Spectral Guarantees for Adversarial Streaming PCA
Eric Price, Zhiyang Xun
TL;DR
This work addresses streaming PCA under adversarial data order, focusing on how large a spectral gap $R$ must be to achieve near-linear space for estimating the top eigenvector. It demonstrates that Oja's algorithm, when adapted to adversarial streams with a fixed learning rate, attains $o(1)$ error in insertion-only settings for $R = O(\log n\log d)$, delivering near-linear space usage; it also introduces a practical variant that can declare failure when norms are unfavorable. The authors prove fundamental lower bounds: any mergeable-summaries approach requires $\Omega(d^2/R^2)$ space for 0.1-approximation, and there is a phase transition showing $\varepsilon$-approximation demands rise to $\Omega(d^2/R^3)$ space for sufficiently large $d$, with constant $R$ forcing $\Omega(d^2)$ space.
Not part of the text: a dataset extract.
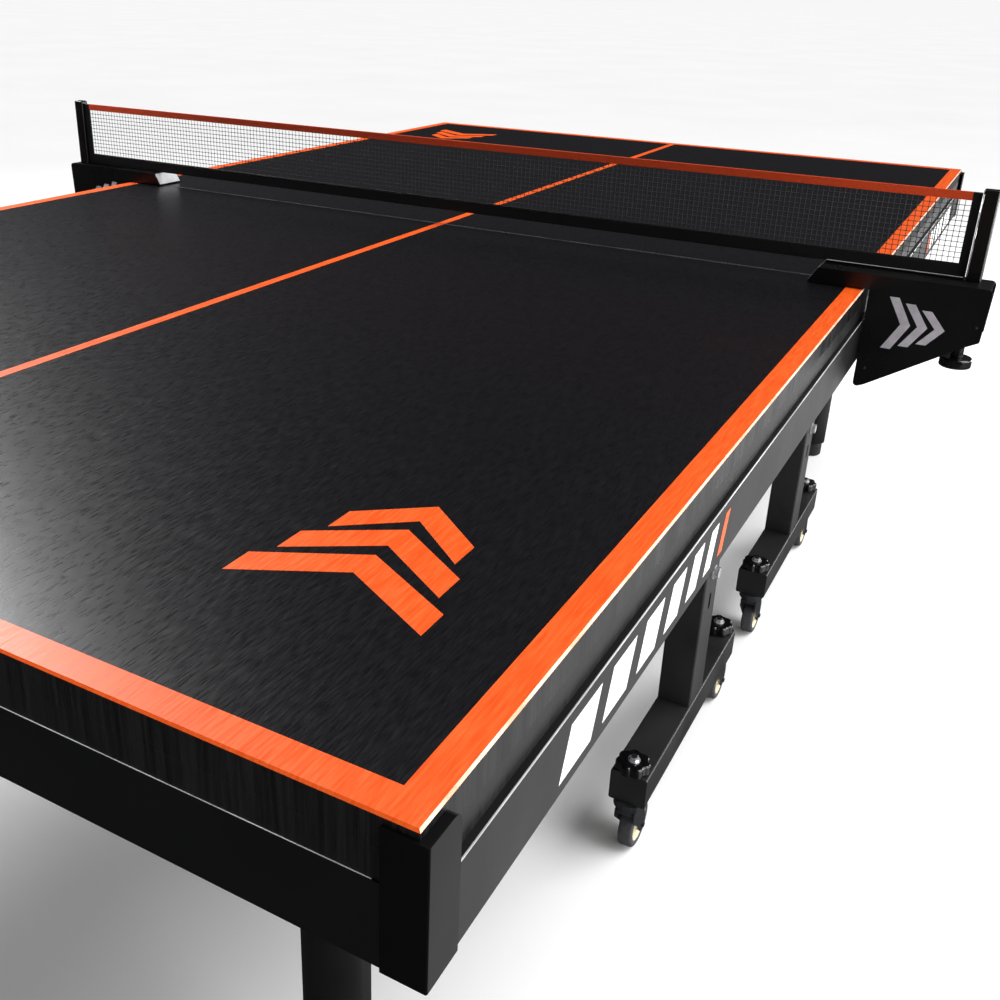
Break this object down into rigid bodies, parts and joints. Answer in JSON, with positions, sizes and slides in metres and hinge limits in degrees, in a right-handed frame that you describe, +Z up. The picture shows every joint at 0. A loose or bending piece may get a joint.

Overall, the paper provides the first spectral-tail analysis of Oja's method in adversarial streaming, clarifying when near-linear space is achievable and illustrating a separation between mergeable-summaries and insertion-only models, with implications for designing space-efficient PCA in streaming environments.
Abstract
In streaming PCA, we see a stream of vectors $x_1, \dotsc, x_n \in \mathbb{R}^d$ and want to estimate the top eigenvector of their covariance matrix. This is easier if the spectral ratio $R = λ_1 / λ_2$ is large. We ask: how large does $R$ need to be to solve streaming PCA in $\widetilde{O}(d)$ space? Existing algorithms require $R = \widetildeΩ(d)$. We show: (1) For all mergeable summaries, $R = \widetildeΩ(\sqrt{d})$ is necessary. (2) In the insertion-only model, a variant of Oja's algorithm gets $o(1)$ error for $R = O(\log n \log d)$. (3) No algorithm with $o(d^2)$ space gets $o(1)$ error for $R = O(1)$. Our analysis is the first application of Oja's algorithm to adversarial streams. It is also the first algorithm for adversarial streaming PCA that is designed for a spectral, rather than Frobenius, bound on the tail; and the bound it needs is exponentially better than is possible by adapting a Frobenius guarantee.